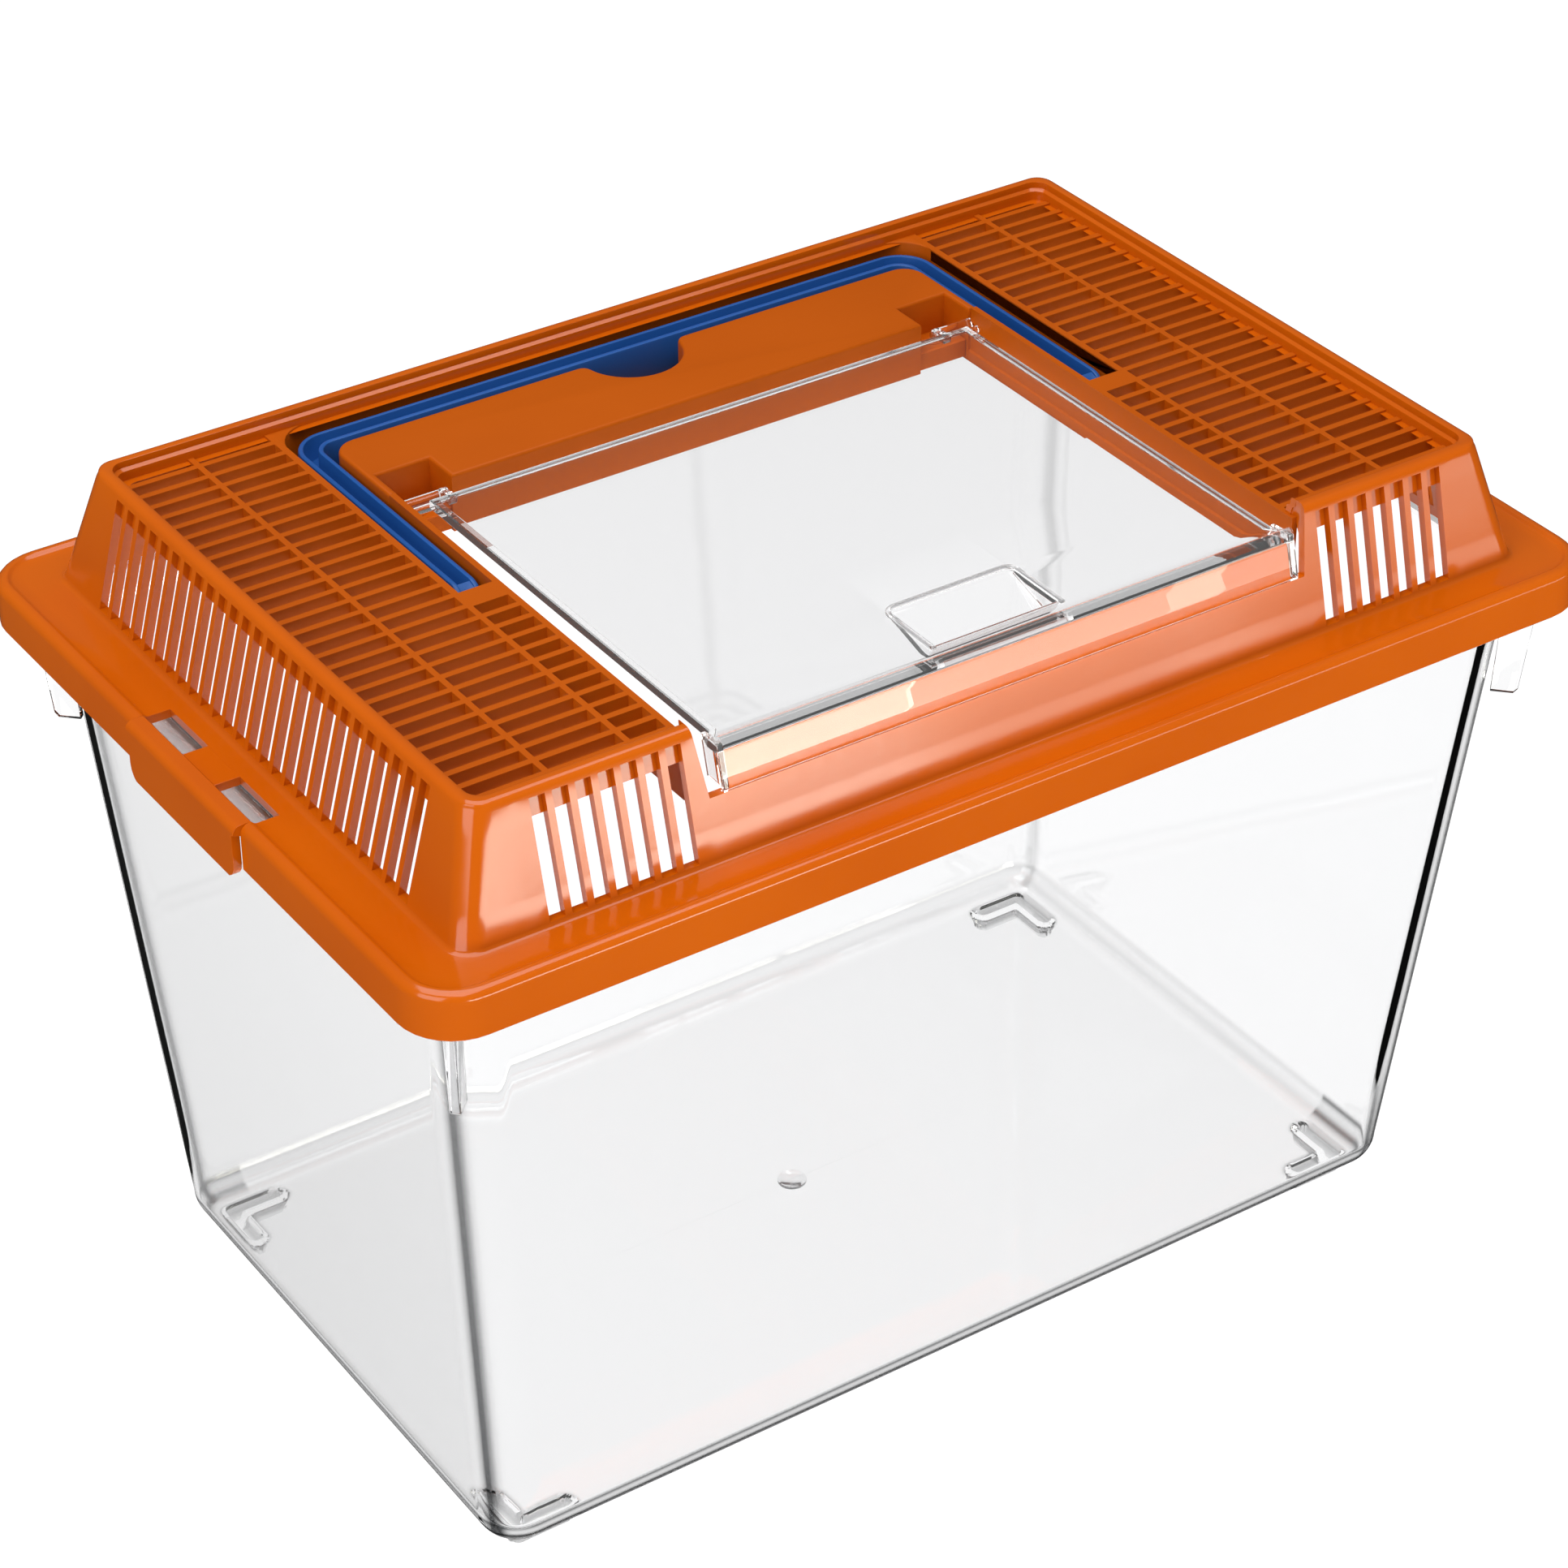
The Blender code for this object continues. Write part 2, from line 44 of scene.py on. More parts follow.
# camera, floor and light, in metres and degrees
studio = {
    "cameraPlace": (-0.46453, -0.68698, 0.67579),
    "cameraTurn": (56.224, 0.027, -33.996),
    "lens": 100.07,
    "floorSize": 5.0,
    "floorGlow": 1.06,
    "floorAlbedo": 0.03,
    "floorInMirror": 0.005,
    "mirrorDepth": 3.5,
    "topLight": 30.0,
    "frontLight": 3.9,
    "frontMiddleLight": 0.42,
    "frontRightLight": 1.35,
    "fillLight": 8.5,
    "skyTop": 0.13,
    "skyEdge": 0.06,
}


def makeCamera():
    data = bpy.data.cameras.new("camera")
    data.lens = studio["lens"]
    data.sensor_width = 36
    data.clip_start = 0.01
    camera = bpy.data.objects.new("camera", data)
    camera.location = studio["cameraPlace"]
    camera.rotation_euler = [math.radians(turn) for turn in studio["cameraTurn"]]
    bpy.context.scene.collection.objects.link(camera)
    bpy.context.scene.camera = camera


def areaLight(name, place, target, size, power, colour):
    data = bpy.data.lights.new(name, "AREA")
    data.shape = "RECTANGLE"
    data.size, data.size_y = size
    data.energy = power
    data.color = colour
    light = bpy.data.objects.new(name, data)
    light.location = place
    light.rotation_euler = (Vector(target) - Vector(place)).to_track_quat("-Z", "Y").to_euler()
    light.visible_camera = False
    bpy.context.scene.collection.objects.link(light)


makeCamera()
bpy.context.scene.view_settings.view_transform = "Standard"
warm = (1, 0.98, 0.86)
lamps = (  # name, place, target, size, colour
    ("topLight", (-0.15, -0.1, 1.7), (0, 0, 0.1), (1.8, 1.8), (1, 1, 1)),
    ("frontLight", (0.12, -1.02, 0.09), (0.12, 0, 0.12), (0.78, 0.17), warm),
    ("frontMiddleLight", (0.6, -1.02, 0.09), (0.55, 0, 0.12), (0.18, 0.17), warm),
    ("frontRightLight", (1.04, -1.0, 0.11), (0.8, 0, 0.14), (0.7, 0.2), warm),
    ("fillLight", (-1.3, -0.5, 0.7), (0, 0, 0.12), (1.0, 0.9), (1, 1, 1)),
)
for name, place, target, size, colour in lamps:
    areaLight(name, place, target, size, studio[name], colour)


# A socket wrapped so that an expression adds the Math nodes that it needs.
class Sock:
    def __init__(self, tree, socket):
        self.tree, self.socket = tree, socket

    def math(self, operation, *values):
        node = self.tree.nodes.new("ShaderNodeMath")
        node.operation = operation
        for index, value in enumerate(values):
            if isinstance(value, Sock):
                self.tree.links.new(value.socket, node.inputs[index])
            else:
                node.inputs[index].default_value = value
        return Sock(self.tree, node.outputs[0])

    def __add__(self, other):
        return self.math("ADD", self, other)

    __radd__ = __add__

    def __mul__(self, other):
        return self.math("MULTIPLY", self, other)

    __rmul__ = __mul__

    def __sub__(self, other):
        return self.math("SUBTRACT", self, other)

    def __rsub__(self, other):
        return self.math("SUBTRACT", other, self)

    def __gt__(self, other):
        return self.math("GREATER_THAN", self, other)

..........

| Given exercise |
Give back all the data exactly as written.

| The output |
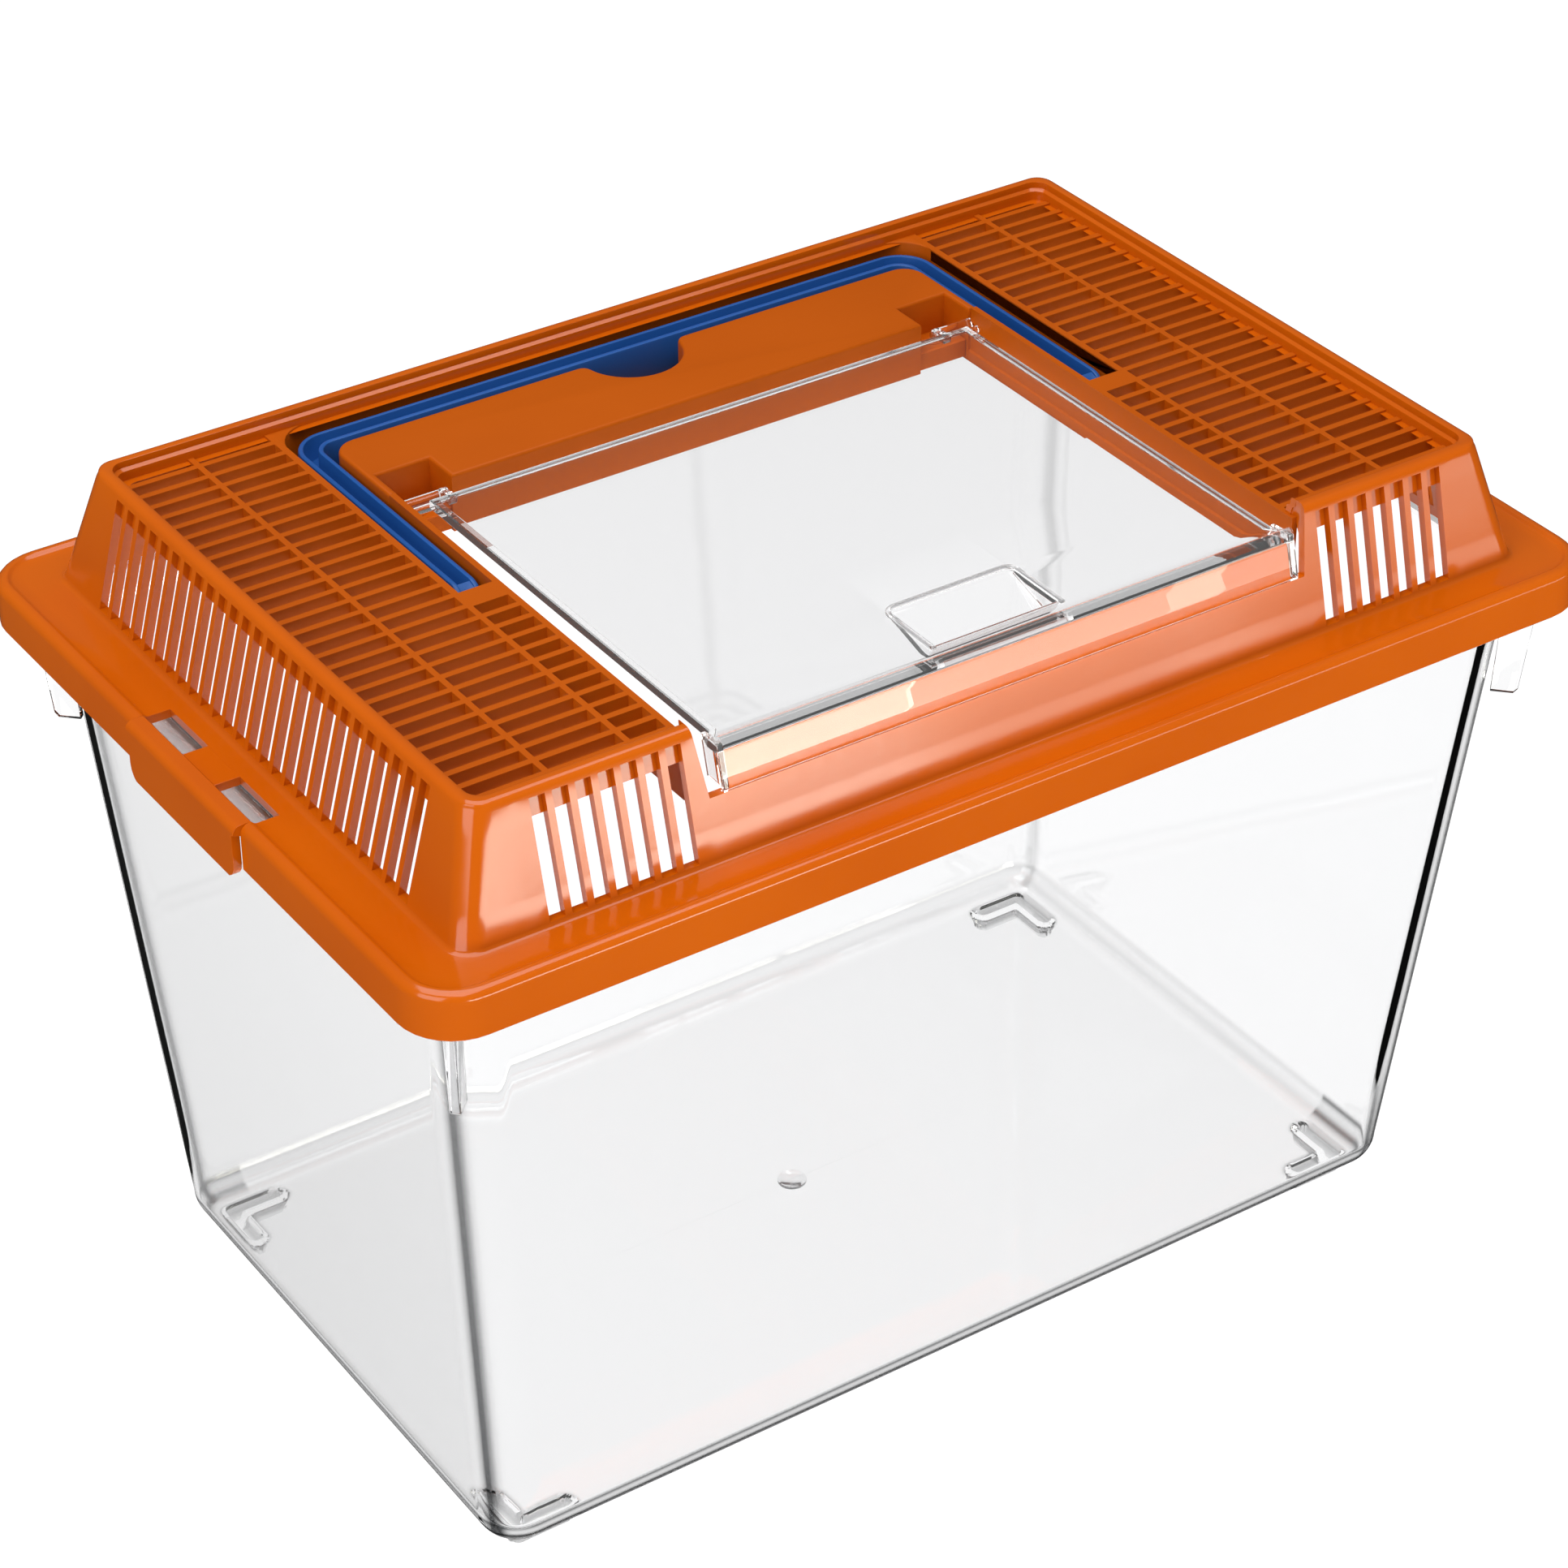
The Blender code for this object continues. Write part 2, from line 44 of scene.py on. More parts follow.
# camera, floor and light, in metres and degrees
studio = {
    "cameraPlace": (-0.46453, -0.68698, 0.67579),
    "cameraTurn": (56.224, 0.027, -33.996),
    "lens": 100.07,
    "floorSize": 5.0,
    "floorGlow": 1.06,
    "floorAlbedo": 0.03,
    "floorInMirror": 0.005,
    "mirrorDepth": 3.5,
    "topLight": 30.0,
    "frontLight": 3.9,
    "frontMiddleLight": 0.42,
    "frontRightLight": 1.35,
    "fillLight": 8.5,
    "skyTop": 0.13,
    "skyEdge": 0.06,
}


def makeCamera():
    data = bpy.data.cameras.new("camera")
    data.lens = studio["lens"]
    data.sensor_width = 36
    data.clip_start = 0.01
    camera = bpy.data.objects.new("camera", data)
    camera.location = studio["cameraPlace"]
    camera.rotation_euler = [math.radians(turn) for turn in studio["cameraTurn"]]
    bpy.context.scene.collection.objects.link(camera)
    bpy.context.scene.camera = camera


def areaLight(name, place, target, size, power, colour):
    data = bpy.data.lights.new(name, "AREA")
    data.shape = "RECTANGLE"
    data.size, data.size_y = size
    data.energy = power
    data.color = colour
    light = bpy.data.objects.new(name, data)
    light.location = place
    light.rotation_euler = (Vector(target) - Vector(place)).to_track_quat("-Z", "Y").to_euler()
    light.visible_camera = False
    bpy.context.scene.collection.objects.link(light)


makeCamera()
bpy.context.scene.view_settings.view_transform = "Standard"
warm = (1, 0.98, 0.86)
lamps = (  # name, place, target, size, colour
    ("topLight", (-0.15, -0.1, 1.7), (0, 0, 0.1), (1.8, 1.8), (1, 1, 1)),
    ("frontLight", (0.12, -1.02, 0.09), (0.12, 0, 0.12), (0.78, 0.17), warm),
    ("frontMiddleLight", (0.6, -1.02, 0.09), (0.55, 0, 0.12), (0.18, 0.17), warm),
    ("frontRightLight", (1.04, -1.0, 0.11), (0.8, 0, 0.14), (0.7, 0.2), warm),
    ("fillLight", (-1.3, -0.5, 0.7), (0, 0, 0.12), (1.0, 0.9), (1, 1, 1)),
)
for name, place, target, size, colour in lamps:
    areaLight(name, place, target, size, studio[name], colour)


# A socket wrapped so that an expression adds the Math nodes that it needs.
class Sock:
    def __init__(self, tree, socket):
        self.tree, self.socket = tree, socket

    def math(self, operation, *values):
        node = self.tree.nodes.new("ShaderNodeMath")
        node.operation = operation
        for index, value in enumerate(values):
            if isinstance(value, Sock):
                self.tree.links.new(value.socket, node.inputs[index])
            else:
                node.inputs[index].default_value = value
        return Sock(self.tree, node.outputs[0])

    def __add__(self, other):
        return self.math("ADD", self, other)

    __radd__ = __add__

    def __mul__(self, other):
        return self.math("MULTIPLY", self, other)

    __rmul__ = __mul__

    def __sub__(self, other):
        return self.math("SUBTRACT", self, other)

    def __rsub__(self, other):
        return self.math("SUBTRACT", other, self)

    def __gt__(self, other):
        return self.math("GREATER_THAN", self, other)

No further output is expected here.